PC – ooooo! Saki! Sredni Vashtar is one of his best stories, and sure to send a shiver up anyone’s spine. I recommend the Chronicles of Clovis as antidote. But stay away from The Open Window and the Easter Egg.
Kate:
Hang in there. Cyclones can be awful and frightening but they do move on.
I have re-installed Firefox and now LP is restored to its former glory. Woo hoo!
Rob, why are you trying to derail a thread about cyclones and Saki, with more prattle about your browser?! What is your *real* agenda?! Why do you hate Saki?!
Enemy Combatant wrote on 10 March 2007 at 6:39 pm:
“It’s all getting terribly messy in the holier than thou political mudfest of the last week or so. Which side will be left with the lowlier halo?”
I’d like to raise my concern about taking”holier than thou” positions on issues in general, which then leads me to be critical of Lavartus Prodeo’s Election Year statement.
Two weeks ago, Environment Minister Malcolm Turnbull spoke with the ABC-TV Insiders program and said when commenting on the Labor Party’s attitude to power generation:
“Some of them, like Mr Garrett, would like to have no coal industry. And as far as nuclear power is concerned, not withstanding it is a key option that has to be available, Labor wants to take it off the table for nothing other than ideological reasons.”
It always amuses me when politicians accuse those on “the other side” of the political debate as being ideological.
Even more amusing was when The Australian newspaper, on the cover of Part 12 of its “2026 A vision for the nation’s future” magazine series ran the tag line: “Send in the clones. With the death of ideology, will all politicians start to look the same?”.
Think about that tag line.
The death of ideology???
Since when did that happen or is going to happen?
What…..when “the other side” is finally defeated?
As a first year undergraduate student, I find it amusing how people meant to be more advanced in intellect than me are so quick to resort to any pretext required to declare that “the other side” is the problem and they are the solution!
Please enlighten me people. As soon as you graduate from Uni and get an awesome paying job in a company with over 100 employees, does critical thinking about an issue really matter that much anymore?

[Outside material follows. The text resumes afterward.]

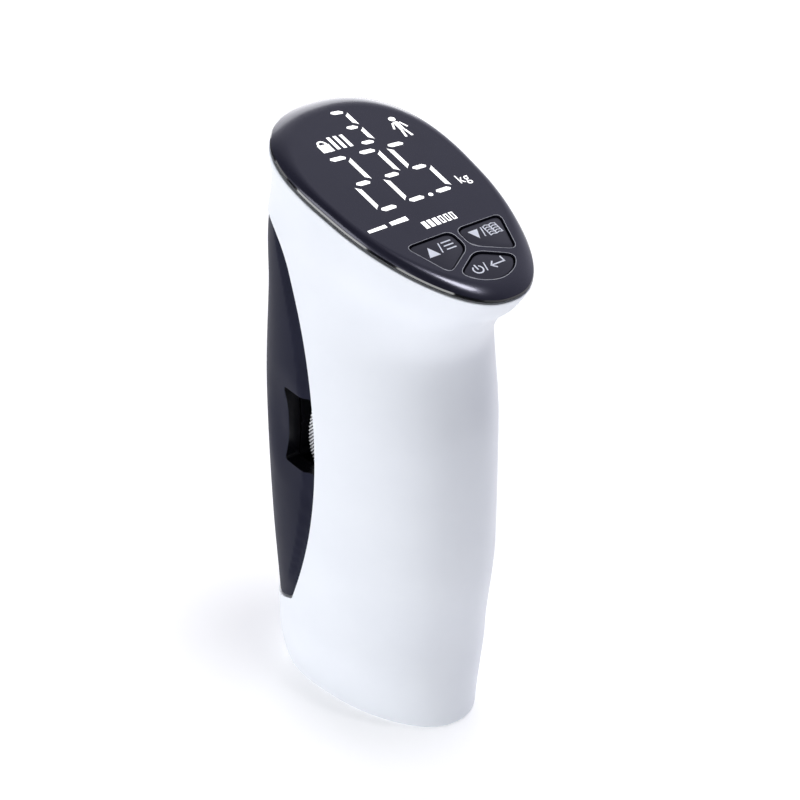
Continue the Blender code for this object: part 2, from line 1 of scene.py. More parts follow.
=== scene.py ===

Or is it then much, much easier to use the dogma of accusing “the other side” of being the ideological cheer leaders in a debate?
There seems to be a very fine line between people who use dogma because they are not educated about an issue and people who use dogma despite being educated about an issue.
In my opinion, neither person adds much benefit to debate for the undecided voter to consider, yet both types of people impact on the diffusion of political power regardless. It can therefore be assumed that “mudfest debates” like we’ve seen recently are always temptations, however much they spread the “airheadism” written about by author Shelley Gare.
So it may shock people here that I dare to accuse Lavartus Prodeo of resorting to the same sort of dogma in their “election year statement”.
LP claims to be a “non-partisan left wing site” unaligned with any particular non-Coalition party. offering “critical support to campaigns to defeat the right”, with no interest in running a blog which seeks to be a cheerleading platform. It’s political commentary informed by our political positions, but not slanted to supporting the messages and strategies of any party.
Yet such a mission statement leads to the disputable assumption that partisan voters, “the other type of campaign supporter/critic”, are non-critical cheerleaders.
Let me dispute that assumption by letting you know that at a Socialist meeting held at Melbourne’s Trade Hall last weekend, a “non-partisan” socialist declared the Labor Party to be nothing more than a reserve political force in defense of capitalism.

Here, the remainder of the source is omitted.